NRL’s LASCO Telescope Collecting New Data on Asteroids and Comets
U.S. Naval Research Laboratory (NRL) scientists continue to break ground using the Large Angle and Spectrometric Coronagraph (LASCO) telescope. The telescope, which has been in operation for the past 27 years, is now collecting new information about the properties of asteroids and comets near the sun.

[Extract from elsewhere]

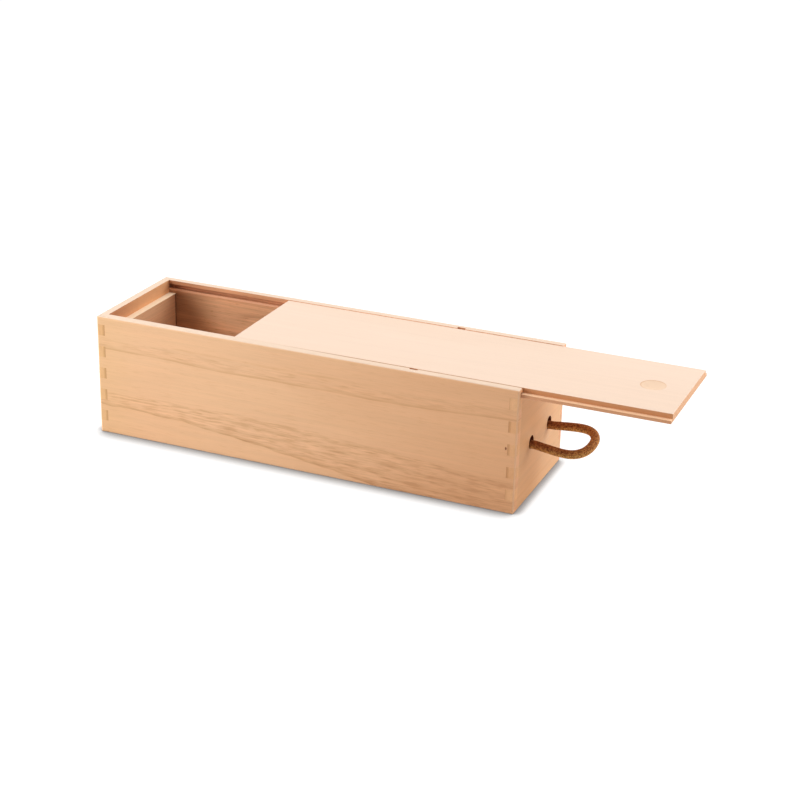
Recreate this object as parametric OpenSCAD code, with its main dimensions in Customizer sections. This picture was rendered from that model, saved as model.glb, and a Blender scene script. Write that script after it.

LASCO is one of 15 instruments on the joint NASA/ESA Solar and Heliospheric Observatory spacecraft launched in December 1995 to study the sun from its interior to its dynamic atmosphere and corona and its interaction with the entire solar system. It is a critical asset for heliophysics researchers that has revolutionized many areas of solar physics. Scientists and agencies worldwide rely on LASCO for operational space weather monitoring and forecasting. Its uninterrupted data stream provides near real-time warning of potentially hazardous Earth-directed coronal mass ejections.
Now, LASCO’s interchangeable imaging filters, which are sensitive to different wavelengths of light, are also being used to provide new insight into the chemical makeup of objects passing in front of its field of view and the processes they undergo as they experience extreme conditions in the near-sun environment.

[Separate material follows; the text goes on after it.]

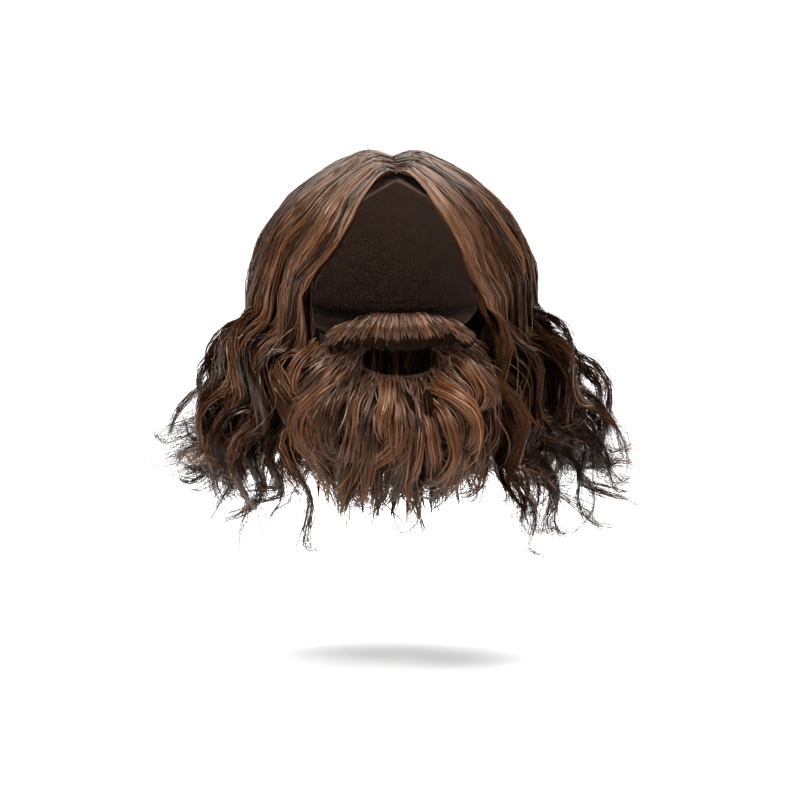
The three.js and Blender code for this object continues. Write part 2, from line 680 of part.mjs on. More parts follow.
// One lock of the beard, which grows outwards, falls and curls at its end
function beardLock(lock, from, to) {
  const outward = direction(lock.turn, 90);
  const base = NET_CLEARANCE + NET_WALL + HAIR_CLEARANCE;
  const root = facePoint(lock.turn, lock.level, base + UNDERCOAT * ROOT_DEPTH);
  const length = lock.length * BEARD_DROP;
  const path = hangPath(root, outward, length, BEARD_STEPS, (share, walked) => {
    const wave = 2 * Math.PI * (walked / WAVE_LENGTH + lock.phase);
    return {
      pitch:
        lock.rise * (1 - smoothstep(share, 0, RISE_END)) +
        lock.swing * share * Math.sin(wave) +
        lock.hook * smoothstep(share, BEARD_HOOK_START, 1),
      yaw:
        lerp(lock.lean, lock.curl, smoothstep(share, CURL_START, CURL_END)) +
        lock.swing * share * Math.cos(wave),
    };
  });
  const rings = path.map((section) => {
    const body = lerp(BEARD_ROOT, 1, smoothstep(section.share, 0, BEARD_FULL));
    const taper = body * Math.max(1 - section.share ** 3, BEARD_TIP);
    const width = (lock.width * BEARD_LOCK_WIDTH * taper) / 2;
    const ring = ringOf(section, LOCK_SECTION, width, (BEARD_LOCK_THICKNESS * taper) / 2);
    return ring.map((point) => keepBetween(point, from, to));
  });
  return bodyThrough(rings);
}

function chinHair() {
  const coat = undercoat(COAT_MARGIN - CHIN_TURN, CHIN_TURN - COAT_MARGIN, COAT_COLUMNS);
  const locks = CHIN_LOCKS.map((lock) => beardLock(lock, -CHIN_TURN, CHIN_TURN));
  return fuse([coat, ...locks]);
}

function cheekHair(rows) {
  const coat = undercoat(CHIN_TURN + COAT_MARGIN, COAT_TURN, COAT_COLUMNS);
  const locks = rows.map((lock) => beardLock(lock, CHIN_TURN, FACE_TURN));
  return fuse([coat, ...locks]);
}

// Moustache: short locks that roll outwards and down over the lip, and sweep to the sides
function moustache() {
  const base = NET_CLEARANCE + NET_WALL + HAIR_CLEARANCE + MOUSTACHE_LOCK_THICKNESS / 2;
  const half = MOUSTACHE_LOCKS.map((lock) => {
    const outward = direction(lock.turn, 90);
    const root = facePoint(lock.turn, lock.level, base);
    const length = lock.length * MOUSTACHE_DROP;
    const path = hangPath(root, outward, length, MOUSTACHE_STEPS, (share) => ({
      pitch: lerp(MOUSTACHE_RISE, -MOUSTACHE_ROLL, smoothstep(share, 0, 1)),
      yaw: lock.lean,
    }));
    const rings = path.map((section) => {
      const taper = Math.max(1 - section.share ** 4, MOUSTACHE_TIP);
      const width = (lock.width * MOUSTACHE_LOCK_WIDTH * taper) / 2;
      return ringOf(section, LOCK_SECTION, width, (MOUSTACHE_LOCK_THICKNESS * taper) / 2);
    });
    return bodyThrough(rings);
  });
  return fuse([...half, ...half.map((lock) => mirrored(lock, -1))]);
}

// Elastic strap of the beard, from one sideburn round the back of the head to the other
function beardElastic() {
  const rings = [];
  for (let i = 0; i <= STRAP_STEPS; i++) {
    const turn = lerp(STRAP_TURN, 360 - STRAP_TURN, i / STRAP_STEPS);
    const back = Math.sin(Math.PI * (i / STRAP_STEPS));
    const tilt = lerp(STRAP_EAR_TILT, STRAP_BACK_TILT, back);
    const halfTilt = radToDeg(STRAP_WIDTH / 2 / HEAD_RISE);
    rings.push(
      STRAP_SECTION.map(({ across, out }) =>
        headPoint(
          direction(turn, tilt - across * halfTilt),
          -STRAP_DEPTH - ((1 - out) * STRAP_THICKNESS) / 2,
        ),
      ),
    );
  }
  return bodyThrough(rings);
}

const wig = new THREE.Group();
wig.add(meshOf("wig_cap", wigCap(), FINISHES.cap));
wig.add(meshOf("parting_strip", partingStrip(), FINISHES.parting));
const SIDES = [
  {
    name: "left",
    side: 1,
    locks: LEFT_LOCKS,
    flicks: LEFT_FLICKS,
    fall: LEFT_FALL,
    cheek: LEFT_CHEEK_LOCKS,
  },
  {
    name: "right",
    side: -1,
    locks: RIGHT_LOCKS,
    flicks: RIGHT_FLICKS,
    fall: RIGHT_FALL,
    cheek: RIGHT_CHEEK_LOCKS,
  },
];
for (const { name, side, locks, flicks, fall } of SIDES) {
  for (const region of WIG_REGIONS) {
    const hair = mirrored(wigHair(region, locks, flicks, fall), side);
    wig.add(meshOf(`${name}_${region.region}_hair`, hair, FINISHES.hair));
  }
  wig.add(meshOf(`${name}_nape_curls`, mirrored(napeCurls(), side), FINISHES.hair));
}

const beard = new THREE.Group();
beard.add(meshOf("beard_net", beardNet(), FINISHES.net));
beard.add(meshOf("moustache", moustache(), FINISHES.beard));
beard.add(meshOf("chin_hair", chinHair(), FINISHES.beard));
for (const { name, side, cheek } of SIDES) {
  beard.add(meshOf(`${name}_cheek_hair`, mirrored(cheekHair(cheek), side), FINISHES.beard));
}
beard.add(meshOf("beard_elastic", beardElastic(), FINISHES.strap));

const set = new THREE.Group();
set.add(wig, beard);
export default set;
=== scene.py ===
"""Dresses the solids of a wavy wig and its full beard in strands of fibre, stretch net and elastic.

Lengths in the tables and functions are millimetres, in the frame of the solids: +Z up, front
towards -Y, the wearer's left at +X. Meshes are written in metres. A turn is an angle about the
upright axis, 0 at the front and 180 at the back, and a tilt is an angle from straight up, both in
degrees. A share runs from 0 to 1 along a length.
"""

import math

import bpy
import numpy as np
from bpy.props import FloatProperty, FloatVectorProperty, IntProperty, PointerProperty
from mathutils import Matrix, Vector


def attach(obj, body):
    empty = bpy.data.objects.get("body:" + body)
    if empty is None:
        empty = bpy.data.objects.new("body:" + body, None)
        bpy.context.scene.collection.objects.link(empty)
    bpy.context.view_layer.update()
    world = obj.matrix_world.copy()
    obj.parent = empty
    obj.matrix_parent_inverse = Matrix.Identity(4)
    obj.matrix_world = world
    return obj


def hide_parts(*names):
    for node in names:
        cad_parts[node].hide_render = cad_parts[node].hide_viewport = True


bl_info = {
    "name": "Wig and beard set",
    "version": (1, 0, 0),
    "blender": (4, 5, 0),
    "location": "View3D > Sidebar > Wig and beard",
    "description": "Strands, net, parting and elastic of a wavy wig and its full beard",
    "category": "Add Mesh",
}

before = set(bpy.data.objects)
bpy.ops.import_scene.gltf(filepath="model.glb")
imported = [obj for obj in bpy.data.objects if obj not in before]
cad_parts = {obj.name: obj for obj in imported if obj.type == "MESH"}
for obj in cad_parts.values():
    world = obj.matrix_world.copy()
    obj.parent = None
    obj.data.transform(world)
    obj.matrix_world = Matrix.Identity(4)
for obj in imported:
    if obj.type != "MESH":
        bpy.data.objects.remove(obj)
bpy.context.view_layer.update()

MM = 0.001
TEXTURE_MAP = "OFBake"  # name of the map that the patterns follow

# The head that the set fits
HEAD_HALVES = np.array([78.0, 98.0, 100.0])
HEAD_CENTRE = np.array([0.0, 0.0, -100.0])
FACE_DROP = 222.0
UP = np.array([0.0, 0.0, 1.0])

# Cap, parting and clearances
CAP_WALL = 1.5
HAIR_CLEARANCE = 1.5
HAIR_BASE = CAP_WALL + HAIR_CLEARANCE
PARTING_WIDTH = 4.0
PARTING_THICKNESS = 0.8
PARTING_FRONT = -30.0  # tilt of its front end, in front of the crown
PARTING_BACK = 25.0
PARTING_LINE = 1.2  # width left free between the strands of the two sides
PARTING_CROWN = 0.25  # how far its middle stands above its edges
PARTING_HIDDEN = 3.0  # tilt at its front that the strands cover, where the strip isn't drawn
LAST_ROOT = 38.0  # tilt of the last root behind the crown
WEFT_HEIGHT = 0.35
WEFT_SPACING = 8.0  # tilt from one sewn weft to the next
CAP_BINDING = 0.7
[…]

“When a comet or asteroid gets close to the sun, the intense radiation environment can release a lot of sodium from the object’s surface,” said Karl Battams, Ph.D., a computational scientist in NRL’s Space Science Division and LASCO principal investigator. “We can use LASCOs filters to look for signatures of sodium or the presence of dust, helping us understand the processes occurring on the surface of the comet or asteroid.”
The environment near the sun is extraordinarily hostile to comets and asteroids. However, LASCO’s unique ability to image the near-sun region allows for studying the behavior of otherwise essentially inert asteroids and comets as they undergo extreme physical and chemical processes.
In early 2022, Battams and CalTech Planetary Science Ph.D. Candidate Qicheng Zhang, a former NRL summer intern, devised a unique observing plan to leverage LASCO’s capabilities, leading to a pivotal new result regarding near-sun asteroid Phaethon. Their study, soon to be published in the Planetary Science Journal, overturns the widely-held belief that Phaethon produces a significant quantity of dust as it passes by the sun, instead finding it releases sodium. This is a substantial result regarding the asteroid that is set to be visited during a Japanese Aerospace Exploration Agency Destiny+ mission in 2028.
“Even after 27 years, we are still finding novel ways to get unique science out of LASCO,” said Battams. “It was never intended to study comets, yet with these recent observations, LASCO has upended years of belief about this asteroid and again demonstrated its unique worth.”